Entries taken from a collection
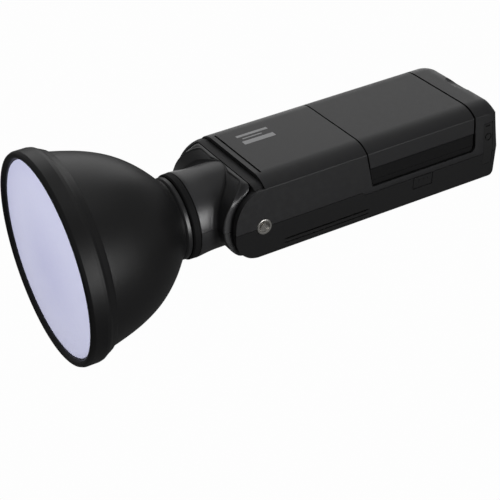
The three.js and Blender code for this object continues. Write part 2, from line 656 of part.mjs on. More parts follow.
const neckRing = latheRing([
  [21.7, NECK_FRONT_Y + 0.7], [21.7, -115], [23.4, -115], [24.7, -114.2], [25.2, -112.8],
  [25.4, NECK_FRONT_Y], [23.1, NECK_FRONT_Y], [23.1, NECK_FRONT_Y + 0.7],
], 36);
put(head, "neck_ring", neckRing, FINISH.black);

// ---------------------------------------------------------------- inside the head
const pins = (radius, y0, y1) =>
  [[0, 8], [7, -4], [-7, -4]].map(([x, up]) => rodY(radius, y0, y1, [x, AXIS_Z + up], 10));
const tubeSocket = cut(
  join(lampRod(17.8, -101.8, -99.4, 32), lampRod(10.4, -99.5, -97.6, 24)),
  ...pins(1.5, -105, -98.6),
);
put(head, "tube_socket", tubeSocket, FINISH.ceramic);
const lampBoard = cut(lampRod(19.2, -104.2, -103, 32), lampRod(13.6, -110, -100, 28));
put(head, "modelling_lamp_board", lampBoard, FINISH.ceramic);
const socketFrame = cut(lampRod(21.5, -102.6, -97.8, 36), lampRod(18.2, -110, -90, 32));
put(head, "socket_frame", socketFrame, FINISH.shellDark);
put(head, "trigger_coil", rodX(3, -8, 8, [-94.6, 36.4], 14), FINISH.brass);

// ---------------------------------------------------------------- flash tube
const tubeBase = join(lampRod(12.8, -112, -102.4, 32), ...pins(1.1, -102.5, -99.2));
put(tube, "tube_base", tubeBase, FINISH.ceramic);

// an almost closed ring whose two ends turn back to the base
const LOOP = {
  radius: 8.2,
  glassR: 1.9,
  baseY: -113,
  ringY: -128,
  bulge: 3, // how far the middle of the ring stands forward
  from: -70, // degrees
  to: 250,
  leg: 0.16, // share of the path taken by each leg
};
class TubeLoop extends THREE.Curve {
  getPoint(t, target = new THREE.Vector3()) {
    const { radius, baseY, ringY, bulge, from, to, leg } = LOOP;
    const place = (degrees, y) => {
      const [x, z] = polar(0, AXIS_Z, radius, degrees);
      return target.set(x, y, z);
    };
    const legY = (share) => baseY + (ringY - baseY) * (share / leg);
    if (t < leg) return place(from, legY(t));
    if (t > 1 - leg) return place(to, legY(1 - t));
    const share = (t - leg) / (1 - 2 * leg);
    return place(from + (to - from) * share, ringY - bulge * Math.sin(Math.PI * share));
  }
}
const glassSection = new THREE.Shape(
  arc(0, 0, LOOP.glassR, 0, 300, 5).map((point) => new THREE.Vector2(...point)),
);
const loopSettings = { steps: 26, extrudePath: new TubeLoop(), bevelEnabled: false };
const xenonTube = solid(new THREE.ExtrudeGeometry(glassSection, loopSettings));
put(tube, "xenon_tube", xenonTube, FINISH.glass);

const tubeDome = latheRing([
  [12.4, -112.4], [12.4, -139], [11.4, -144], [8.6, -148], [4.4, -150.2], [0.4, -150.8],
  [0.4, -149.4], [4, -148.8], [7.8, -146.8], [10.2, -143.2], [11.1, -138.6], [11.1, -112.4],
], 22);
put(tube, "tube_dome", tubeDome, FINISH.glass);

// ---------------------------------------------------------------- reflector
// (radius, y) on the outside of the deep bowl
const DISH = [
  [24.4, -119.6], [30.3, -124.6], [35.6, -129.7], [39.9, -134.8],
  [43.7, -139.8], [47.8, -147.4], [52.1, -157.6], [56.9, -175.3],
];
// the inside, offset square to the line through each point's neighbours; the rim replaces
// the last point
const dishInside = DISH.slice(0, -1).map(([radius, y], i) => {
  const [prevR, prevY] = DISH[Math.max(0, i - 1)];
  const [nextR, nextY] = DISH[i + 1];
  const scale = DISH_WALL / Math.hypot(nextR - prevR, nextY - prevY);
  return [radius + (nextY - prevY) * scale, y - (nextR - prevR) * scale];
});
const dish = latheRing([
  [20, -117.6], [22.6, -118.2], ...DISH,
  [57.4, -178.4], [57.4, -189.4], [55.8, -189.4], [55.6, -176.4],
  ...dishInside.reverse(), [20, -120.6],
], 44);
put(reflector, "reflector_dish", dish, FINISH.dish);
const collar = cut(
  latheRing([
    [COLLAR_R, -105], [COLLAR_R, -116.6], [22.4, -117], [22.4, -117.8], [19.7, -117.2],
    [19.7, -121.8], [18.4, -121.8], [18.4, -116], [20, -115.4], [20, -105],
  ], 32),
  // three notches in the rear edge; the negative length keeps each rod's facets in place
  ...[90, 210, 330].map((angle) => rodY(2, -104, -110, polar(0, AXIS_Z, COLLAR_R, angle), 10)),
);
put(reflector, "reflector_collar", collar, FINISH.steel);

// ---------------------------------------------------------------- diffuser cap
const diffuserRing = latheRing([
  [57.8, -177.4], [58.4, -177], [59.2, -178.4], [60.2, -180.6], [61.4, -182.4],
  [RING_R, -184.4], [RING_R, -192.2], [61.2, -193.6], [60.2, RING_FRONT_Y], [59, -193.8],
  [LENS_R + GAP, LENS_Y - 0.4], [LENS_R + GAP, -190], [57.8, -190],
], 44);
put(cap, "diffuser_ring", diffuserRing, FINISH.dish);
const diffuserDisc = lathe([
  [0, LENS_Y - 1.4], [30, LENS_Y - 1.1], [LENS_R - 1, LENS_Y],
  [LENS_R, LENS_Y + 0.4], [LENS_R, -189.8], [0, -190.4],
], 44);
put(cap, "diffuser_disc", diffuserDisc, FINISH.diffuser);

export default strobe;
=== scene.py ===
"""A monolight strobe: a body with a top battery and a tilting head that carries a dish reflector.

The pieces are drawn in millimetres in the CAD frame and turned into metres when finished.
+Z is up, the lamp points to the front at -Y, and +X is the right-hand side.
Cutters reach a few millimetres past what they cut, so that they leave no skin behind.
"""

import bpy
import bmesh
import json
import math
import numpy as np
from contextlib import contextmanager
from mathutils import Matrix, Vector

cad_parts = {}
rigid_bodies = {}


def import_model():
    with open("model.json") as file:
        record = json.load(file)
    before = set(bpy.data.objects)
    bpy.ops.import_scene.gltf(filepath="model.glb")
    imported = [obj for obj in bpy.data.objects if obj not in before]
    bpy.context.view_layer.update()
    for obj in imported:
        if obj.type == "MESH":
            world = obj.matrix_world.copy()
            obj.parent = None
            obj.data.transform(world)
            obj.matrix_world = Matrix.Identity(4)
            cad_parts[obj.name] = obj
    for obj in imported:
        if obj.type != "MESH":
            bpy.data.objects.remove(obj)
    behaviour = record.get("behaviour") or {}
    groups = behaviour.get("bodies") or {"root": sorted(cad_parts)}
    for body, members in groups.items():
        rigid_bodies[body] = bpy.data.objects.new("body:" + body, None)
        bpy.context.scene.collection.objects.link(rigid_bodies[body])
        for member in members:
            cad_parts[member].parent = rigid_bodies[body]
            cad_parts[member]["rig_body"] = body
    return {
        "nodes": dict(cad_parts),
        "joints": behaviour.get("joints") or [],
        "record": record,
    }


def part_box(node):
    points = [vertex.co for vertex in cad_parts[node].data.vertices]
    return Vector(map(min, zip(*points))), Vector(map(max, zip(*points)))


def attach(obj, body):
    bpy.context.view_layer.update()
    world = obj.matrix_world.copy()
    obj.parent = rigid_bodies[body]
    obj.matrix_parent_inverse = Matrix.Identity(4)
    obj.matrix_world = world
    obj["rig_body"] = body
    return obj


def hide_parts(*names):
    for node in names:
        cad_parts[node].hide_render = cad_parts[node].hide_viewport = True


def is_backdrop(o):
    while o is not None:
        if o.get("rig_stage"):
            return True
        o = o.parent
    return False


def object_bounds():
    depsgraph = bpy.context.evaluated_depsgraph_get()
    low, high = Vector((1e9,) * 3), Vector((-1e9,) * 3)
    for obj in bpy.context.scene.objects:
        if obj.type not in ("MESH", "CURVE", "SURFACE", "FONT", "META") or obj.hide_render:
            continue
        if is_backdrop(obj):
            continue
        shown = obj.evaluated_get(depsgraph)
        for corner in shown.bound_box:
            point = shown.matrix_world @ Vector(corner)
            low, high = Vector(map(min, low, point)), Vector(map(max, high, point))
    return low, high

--

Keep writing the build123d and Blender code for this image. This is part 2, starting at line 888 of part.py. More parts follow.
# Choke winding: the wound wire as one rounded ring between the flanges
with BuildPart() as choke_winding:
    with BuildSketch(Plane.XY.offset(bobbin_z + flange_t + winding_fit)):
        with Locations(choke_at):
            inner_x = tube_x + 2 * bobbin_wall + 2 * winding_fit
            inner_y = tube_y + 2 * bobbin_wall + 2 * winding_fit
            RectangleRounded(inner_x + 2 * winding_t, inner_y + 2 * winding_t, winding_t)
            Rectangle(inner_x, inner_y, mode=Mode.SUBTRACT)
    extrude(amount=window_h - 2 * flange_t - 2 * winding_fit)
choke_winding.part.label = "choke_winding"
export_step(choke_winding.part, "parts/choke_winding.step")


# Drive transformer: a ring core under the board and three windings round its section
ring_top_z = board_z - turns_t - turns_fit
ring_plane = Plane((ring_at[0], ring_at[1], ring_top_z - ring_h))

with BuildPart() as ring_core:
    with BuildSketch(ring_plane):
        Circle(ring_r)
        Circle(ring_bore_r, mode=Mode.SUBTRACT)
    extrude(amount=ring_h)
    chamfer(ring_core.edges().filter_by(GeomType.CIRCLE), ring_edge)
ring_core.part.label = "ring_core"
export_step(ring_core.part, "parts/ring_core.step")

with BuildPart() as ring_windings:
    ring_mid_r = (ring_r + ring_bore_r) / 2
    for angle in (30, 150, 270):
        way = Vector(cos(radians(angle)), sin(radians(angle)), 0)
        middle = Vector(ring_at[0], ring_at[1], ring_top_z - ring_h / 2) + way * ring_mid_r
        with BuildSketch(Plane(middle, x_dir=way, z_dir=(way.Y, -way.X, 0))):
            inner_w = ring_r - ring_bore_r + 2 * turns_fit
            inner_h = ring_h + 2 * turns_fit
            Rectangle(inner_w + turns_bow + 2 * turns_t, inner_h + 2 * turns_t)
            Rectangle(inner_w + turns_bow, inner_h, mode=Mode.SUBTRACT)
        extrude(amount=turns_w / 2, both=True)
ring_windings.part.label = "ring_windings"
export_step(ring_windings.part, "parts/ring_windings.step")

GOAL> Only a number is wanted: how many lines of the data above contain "high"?

FULL OUTPUT> 3